The function of status roles in social transactions requires their possessor to intentionally exercise her agency in the role as appropriate. The concepts of rights and duties associated with a role, and hence norms relating to it, derive from their design functions. The point of calling them rights and duties arises from the recognition that human agents in the roles will not always successfully executed the functions associated with them. The design function is then a regulative ideal. This aspect of our understanding of them is captured in the language of rights and duties. The design function provides a norm with respect to which to evaluate the agent with the role and rules directing and constraining action in the role. The authority of these rights and duties over individuals in these roles derives from their being party to the collective acceptance by which they are maintained. The policies may be enforced by mechanisms that involves forms of coercion in the interest of maintaining a stable and well-functioning institution, but these mechanisms provide external reasons for adherence to the norms, and are not a source of authority (cf. POWs). There may be moral reasons for adherence to the norms as well, but if so these are external to the concept of the rights and duties associated with the role in virtue of its definition.
Legal norms are special case in that they are derived from the basic institutional framework in a society as a whole within which all other agential activity takes place and the rules promulgated by its policy making bodies (roughly those who contribute to making law and fixing its interpretation), which by design are to take priority over other social or group policies. This is compatible with making provision for a hierarchy of relevant policy making bodies recognized by the highest level as having authority with respect to more limited geographical regions or subpopulations in the society that have a function of providing a framework of social life and which take priority over other social policies and practices, though still constrained by laws promulgated at higher levels (city, county, state, nation—and similar hierarchies of government). Thus, legal norms are socially constructed, the authority they have derives from the acceptance by those they govern of the roles thereby defined, and the coincidence of legal and moral norms or the generation of moral norms from legal norms is a matter external to the status of those norms as legal.
Stephanie Collins
The Abilities and Duties of Non-agentive Groups
Who is able and obliged to prevent catastrophic global warming? A tempting answer is ‘all of us together.’ I argue that answer is half-right and half-wrong: non-agentive groups have abilities, but they cannot bear duties. To find the duties relevant to global warming, we must look to the individual members of humanity and the agentive groups they constitute. This conclusion reflects the different roles these concepts play in our interpretations of the world: ‘ability’ concerns what’s possible via agency; ‘duty’ concerns action-guidance.
Lisa Herzog
Republican Functionalism
In times of a “crisis of democracy” and the failure of politics to respond to urgent societal problems, we need to reassess the relation between political ideals and political functions. Liberalism focuses on individuals’ rights, but it has been criticized for neglecting their duties in upholding the structures of a free society. Republicanism focuses on the equal standing of citizens and on the common good of the polis. As such, it is better able to grasp the tasks and responsibilities that are necessary to keep up a free society; but it has often remained abstract. What is needed is an approach that takes into account the concrete social, cultural and technological conditions under which citizens need to act.

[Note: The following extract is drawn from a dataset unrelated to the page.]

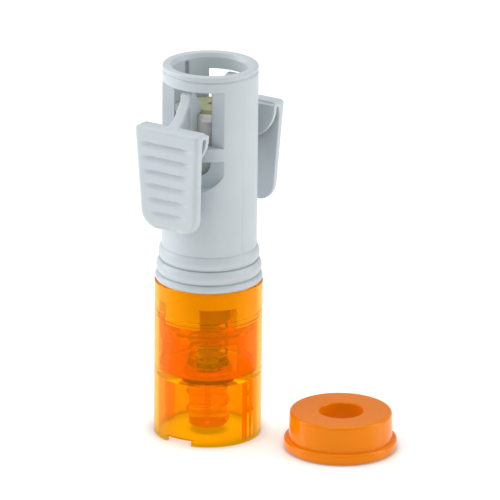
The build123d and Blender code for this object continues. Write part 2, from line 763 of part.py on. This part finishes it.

In this talk, I suggest “republican functionalism” as a framework for thinking about the tasks and responsibilities of citizens. Republican functionalism asks which functions are needed, in complex, modern societies, to uphold citizens’ freedom and the institutional structures that can prevent domination. It thus widens the scope of “the political” to include the responsibilities of citizens in various functional roles. I defend this approach against some misunderstandings and objections, and contrast it with a neoliberal approach that relies mostly on markets for social coordination. I then illustrate the approach of “republican functionalism” by looking at a specific challenge that democracies encounter today: the way in which they deal with forms of knowledge that are relevant for policy making. In order to keep up the “primacy of politics” over the economic system, the question of which forms of knowledge are conceived as private or public goods is crucial.
Frank Hindriks
Sustainable Institutions
A sustainable institution meets three desiderata: it is strong, valuable, and just. Strong institutions are resilient: they are able to survive internal challenges as well as external shocks. Whether and how resilient an institution is, depends primarily on the social norm that it involves. This, in turn, is not only a matter of its sanctions, but also of the weight that its participants attribute to that norm. Strong institutions are typically regarded as legitimate. Institutions create value by generating collective benefits. Norms support this process by reinforcing coordination or enabling cooperation. When the value of an institution is measured in terms of such collective benefits, it is effectively equated with preference-satisfaction or subjective-value creation. From a more detached perspective, it is a matter of whether it secures more objective values such as safety, health or solidarity. Finally, institutions also have a dark side: they do not only include but they also exclude; they do not only advantage, they also oppress. As this holds for all institutions, a third and final requirement of sustainable institutions is that they must be just.
Ásta
Categories We Live By
We are women, men, and queers. We are refugees, people with disabilities, and immigrants. We belong to social categories. But what is it to belong to a social category? What is it, for example, to be a woman or an immigrant? In Categories We Live By Ásta offers a theory of social categories, how they are constructed, and how we belong to them. In the talk she will give an overview of the book with a special attention to the notion of social construction and its use in the construction of sex and gender.